New rules for more payment security in Europe
A new EU regulation for more payment security which is going to be implemented as early as September 2019, is currently unsettling the payment world. It means that online merchants will have to subject their customers to a double security check. This applies to e-shoppers who pay by credit card or PayPal: From mid-September 2019 on, they will not only have to enter their card number, expiry date and security code, but will also need to identify themselves with a second factor. This will be done, for example, using biometric fingerprints or codes sent to mobile phones. With the new regulation, the EU wants to make shopping on the internet safer and reduce fraud rates.
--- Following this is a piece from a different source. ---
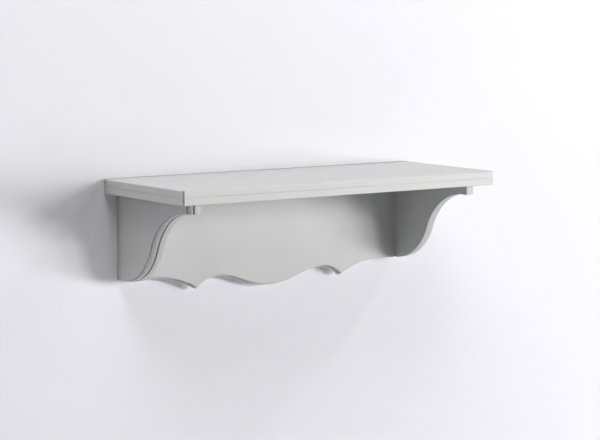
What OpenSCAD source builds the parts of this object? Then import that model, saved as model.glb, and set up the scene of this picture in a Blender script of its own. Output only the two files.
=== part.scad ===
// Wall shelf with two ogee brackets and a scalloped back panel, all in millimetres.
// The origin is on the wall, at the middle of the shelf and level with its top surface.
// +X runs to the right along the wall, +Y goes into the wall and +Z is up.

/* [Shelf board] */
// Overall length along the wall
shelf_length = 800; // [600:5:1200]
// Overall depth from the wall to the front edge
shelf_depth = 300; // [240:5:380]
// Height of the board and of the moulding round it
board_t = 30; // [24:0.5:40]
// Width of the solid wood moulding glued round the board
moulding_w = 22; // [18:1:30]

/* [Edge moulding profile] */
// Radius of the rounded top edge
top_edge_r = 3; // [1:0.5:5]
// How far the upper band stands back from the lower band
upper_band_setback = 0.9; // [0.5:0.1:2.5]
// Height of the lower band
lower_band_h = 14.5; // [10:0.5:16]
// Height of the fine groove between the two bands
band_groove_h = 0.9; // [0.5:0.1:1.5]
// Depth of that groove behind the upper band
band_groove_depth = 0.5; // [0.4:0.1:1.5]
// Radius of the rounded bottom edge
bottom_edge_r = 1; // [0.5:0.1:2]
// Width of the open V groove left at each mitre
mitre_groove_w = 6; // [1:0.5:7]
// Depth of that V groove along the mitre
mitre_groove_depth = 6; // [2:0.5:8]
// Chamfer at the rear end of the side mouldings, against the wall
wall_chamfer = 2; // [0.5:0.5:4]

/* [Brackets] */
// Thickness of each bracket
bracket_t = 25; // [22:0.5:35]
// Height of each bracket under the board
bracket_h = 182; // [150:0.5:220]
// Distance from the end of the shelf to the bracket's outer face
end_overhang = 31.5; // [25:0.5:60]
// Distance from the shelf's front edge to the front of the nose
front_overhang = 25.3; // [24:0.1:50]
// Height of the square nose under the board
nose_h = 21.5; // [20:0.5:30]
// Length of the level underside of the nose
nose_run = 12; // [4:1:25]
// Length of the flat foot, from the wall to where the curve begins
foot_l = 30; // [20:1:45]
// Radius of the upper, hollow curve
hollow_r = 129; // [100:1:150]
// Width of the flat band beside the inner face
flat_band_w = 13; // [11:0.5:14]
// Width of the quirk, the narrow groove between the flat band and the bead
quirk_w = 2; // [1.5:0.1:4]
// Depth of the quirk
quirk_depth = 5.8; // [3:0.1:8]
// How far the bead stands behind the flat band
bead_setback = 2; // [0.5:0.1:2.5]
// Width of the fillet beside the outer face
fillet_w = 2.7; // [1.5:0.1:4]
// How far the fillet stands behind the flat band
fillet_setback = 12.1; // [9:0.1:13]
// Slope at which the bands step back, up from level, in degrees
setback_slope = 5; // [3:1:12]

/* [Back panel] */
// Thickness of the panel
panel_t = 20; // [18:0.5:25]
// Gap between the panel and the wall
panel_gap = 12; // [5:0.5:20]
// Thickness of the front layer, above the proud lip
front_layer_t = 7.5; // [4:0.5:10]
// How far the lip stands below the front layer's edge
lip_h = 3.4; // [1:0.1:5]
// How far the middle lobe hangs below the brackets' feet, on the front layer
lobe_drop = 33; // [24:0.5:45]
// How far the crest of the inner arches is below the feet
inner_crest_drop = 4.3; // [0:0.1:8]
// How far the crest of the outer arches is above the feet
outer_crest_rise = 3.6; // [0:0.1:12]
// How far the cusps are below the feet
cusp_drop = 26.2; // [20:0.1:32]
// Distance from the centre to the inner arch's crest
inner_crest_x = 137; // [125:0.5:150]
// Distance from the centre to each cusp
cusp_x = 190.6; // [180:0.5:210]
// Distance from a bracket's inner face to the outer arch's crest
outer_crest_inset = 37.5; // [20:0.5:60]
// Radius of the middle lobe
lobe_r = 190; // [150:1:200]
// Radius of the inner arch on the lobe's side
inner_arch_r = 131; // [100:1:140]

/* [Dowels and splines] */
// Diameter of the beech dowels
dowel_d = 8; // [6:1:8]
// Length of the dowels
dowel_l = 35; // [30:1:35]
// Length of an upright dowel that sits in the board
dowel_in_board = 18; // [12:1:20]
// Length of a level dowel that sits in the bracket
dowel_in_bracket = 13; // [10:1:16]
// Distance from the wall to each bracket's rear dowel
rear_dowel_inset = 45; // [30:1:60]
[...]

Retailers do not seem to be very enthusiastic about this, because the double security check will make online shopping more complex for the customers. Critics fear that the number of shopping cart cancellations will increase and that the internet trade, which has been growing for years, will generally slow down. American merchants are well advised to offer alternative payment methods and monitor new developments, in order to react quickly when local payment preferences change.
What counts above all for customers in all three European countries is a safe, fast and convenient shopping experience – on the digital marketplaces as well as the online shops of classical retailers. American companies considering entering the European markets should pay attention to local payment preferences as well as to language and taste adaptions in their local web shops. Only a mix of different payment methods leads to success. The most important thing is not necessarily how innovative payment solutions are, but what significance they have for the consumers. After all, technologies change much faster than human preferences and habits. Large shopping platforms familiar to consumers can contribute to an increasing acceptance of innovative payment methods such as mobile payment. Whether and to what extent the new EU regulation for more payment security will affect consumer habits remains to be seen.